Don't get me wrong: outside events that the main character doesn't have a hand in can be a major part of the story. Say the story of a Jewish family fleeing Poland through France during WWII, German army hot on their heels or perhaps even already occupying a French town when they get there. The family is partly carried along on the wave, but the story isn't about the German army's occupation of France and concentration camps and trenches, it's about how this Jewish family survives - what decisions they make in order to escape detection and how those decisions impact their ability to survive. Say the father suggests one path and the mother a different one. The family goes with the mother's suggestion, and they end up getting split up when they reach a town just as it gets invaded. What would have happened if they'd gone the other route? Maybe we find out, maybe we don't, but you can see here how the decision they make changes their chances of survival.

The story thus can have larger events than the protagonist can imagine being a driving force behind going on - like a war or a political movement or a natural disaster. But if the story is about that event more than it is about how the character(s) react to and make decisions in light of that event, it will not be as compelling.

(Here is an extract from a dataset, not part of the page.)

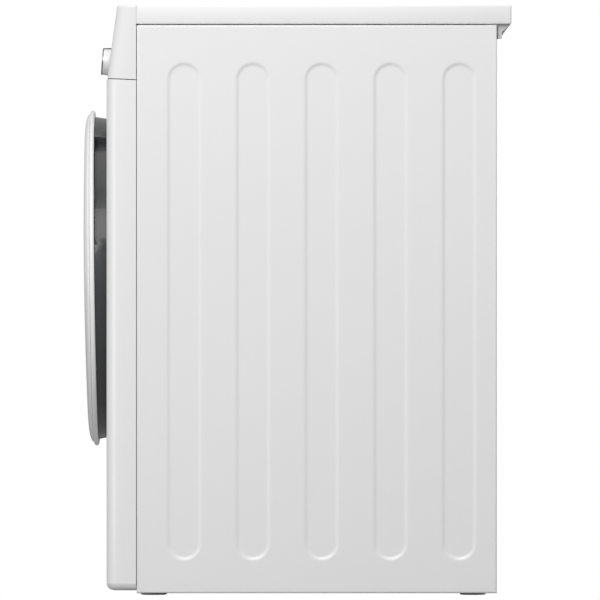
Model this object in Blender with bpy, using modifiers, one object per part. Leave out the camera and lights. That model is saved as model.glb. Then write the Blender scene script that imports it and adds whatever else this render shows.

As for how to make a character relatable, that involves several factors, but boiled down to basics the character should have something they want to achieve and a reason they want to achieve it which can be morally justified. That doesn't mean the goal or motivation has to be moral, just that the reader must be able to understand and to a degree sympathise with the character's moral justification. Look at the TV show Dexter for example: it's a show about a serial killer, and he's the protagonist. He kills people, and the audience wants him to succeed because of the way his character has been made relatable. Dexter isn't like most of us: he doesn't have the same emotional range as the rest of us, so theoretically he should be relatable, but he is because we understand his motivations. He kills because he enjoys it and because he is psychologically damaged and to a degree addicted to it, which isn't a relatable feature at all, but the people he kills are those for whom the judicial system has failed, people who are rapists, murderers, human traffickers, paedophiles. The bottom of the barrel, the scum of the earth, and he is killing them and making the world a better place. We can understand that. We can sympathise with the sentiment, we can cheer Dexter on because of his justifications.


----------



## T.Allen.Smith (Jan 25, 2013)

BWFoster78 said:


> Truthfully, I don't necessarily agree that any of the three ideas mentioned in the original post are needed or helpful in engaging the reader.  I've said this before, and I'll probably say it again:
> 
> If you want to engage the reader, give the reader a relateable character displaying an emotional response to a tense situation.  That statement incorporates the three most important points in creating engagement:
> 
> ...



I agree with BWF that these are the most important elements. To me the best way to achieve these points are through building sympathetic characters (with some exceptions) and the use of concrete, sensual description to portray the POV like we are right there with them. Description, done properly, can enhance an emotional reaction & increase our connection to characters at the same time.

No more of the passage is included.